This means that there is a high degree of flexibility in what each worker does, particularly the days and times that they are working. This isn’t necessarily negative, freedom plays both ways and we have long been used to taxi drivers with their own vehicles who work shifts that suit their lives, or milkmen (remember them?) who chose to start their rounds of milk bottle doorstep deliveries very early in the morning in order to finish their day’s work well before noon, freeing themselves up for childcare, another job or going fishing. 

Work is deemed part of the gig economy because, like the taxi driver, and now the Deliveroo courier, the Uber driver, and many others, payment is for the activity, the number of ‘gigs’ undertaken rather than an hourly rate, ‘being there’ payments. And if many of the workers like the flexibility, the extent to which they can choose when they are available to work, employers have welcomed the reduction in overheads from not sustaining staff and paying for them when they are not being productive.

Within the gig economy, a type of employment estimated to encompass about five million workers, there have been some skirmishes around employment rights. Unlike those on zero-hour contracts, the gig workers haven’t been seen as employees with rights to holiday pay – but both groups are fairly precarious with uncertain, rather than consistent wages, and only a small minority has been participating in trades union activity and other forms of collaboration with colleagues in the same situation.

Networks could act as a conduit to get safety information to gig economy workersNetworks could act as a conduit to get safety information to gig economy workers

Tribunals and the courts have begun to spell out employment rights, with companies such as Pimlico Plumbers, Uber and courier firm City Sprint involved, and their rulings have suggested that some in the gig economy are entitled to more benefits than has been assumed in the past. Meanwhile, the Treasury is looking at an estimated £3.5bn in lost tax revenue from this form of business structure, so it has a big incentive to tighten the arrangements.

But health and safety is a consideration which has had little coverage in the mainstream media.  Gig workers are often poorly trained because their employers have little incentive to invest in people who may be working for a competitor soon afterwards, and management and supervision is as light as possible to benefit from the arms-length employment model yielding lower costs.

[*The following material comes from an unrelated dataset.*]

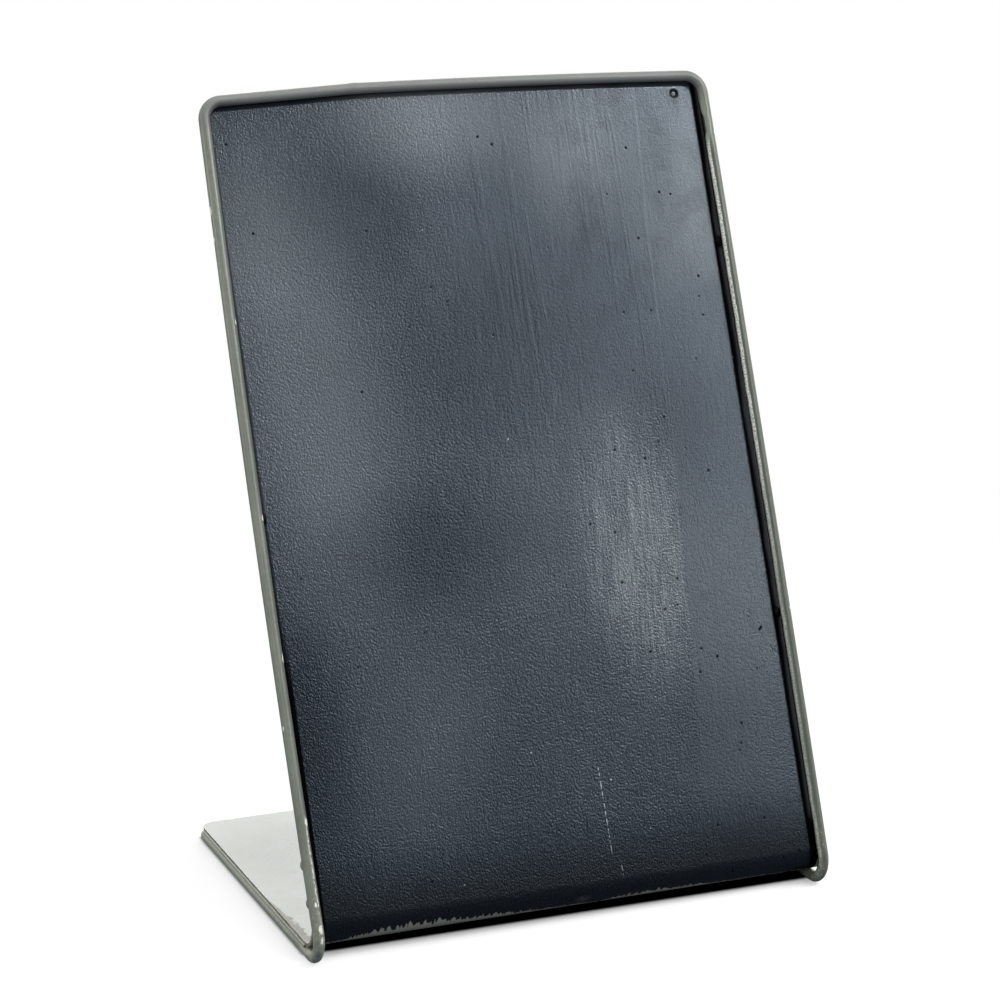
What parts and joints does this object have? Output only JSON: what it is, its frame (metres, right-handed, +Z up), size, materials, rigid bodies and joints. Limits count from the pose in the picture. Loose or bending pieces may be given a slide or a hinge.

Although it is probable that much of the work involved in each ‘gig’ is carefully defined, so that it is in accordance with the brand image, the ‘promises’ made in advertising and the expectations of customers, much of this work is undertaken out and about in public spaces where the individual worker has to effectively undertake consistent, dynamic risk assessments. 

Whether light-touch management and limited training equip gig workers to really look after themselves and the recipients of their services is a key area to be explored. However, the work is hard to pin down and an under-resourced regulator, HSE, is not able to devote much resource to what is often regarded as the lower risk end of employment (driving, cycling and other forms of transport are higher risk than other aspects of the work, but apart from working hours and scheduling HSE isn’t really the enforcement agency, as road risk most commonly falls to the police to respond to and they too are under-resourced according to recent authoritative reports).

The history of health and safety hasn’t been marked by a cavalry riding over the hill to effect a rescue, but rather the harder slog of workers exposed to risk organising themselves within and through trades unions to insist on higher standards of care. Even in the fractured, individuated world of the gig economy, whatever the obstacles, it is possible that worker self-organisation will prove to be a necessary first step in gig economy workers obtaining the rights to safe and healthy working that have largely been taken for granted by most workers in developed economies for many years.

Those of us working in health and safety can continue to publish good advice and information on the assessment and control of risks in different types of work, and perhaps look out for the formation of groupings and networks that can act as a conduit to get the information to gig economy workers – and we should redouble our efforts to upskill students in schools and colleges, so that they are better prepared to enter the world of work and stay safe, whatever contracts of employment they end up working to.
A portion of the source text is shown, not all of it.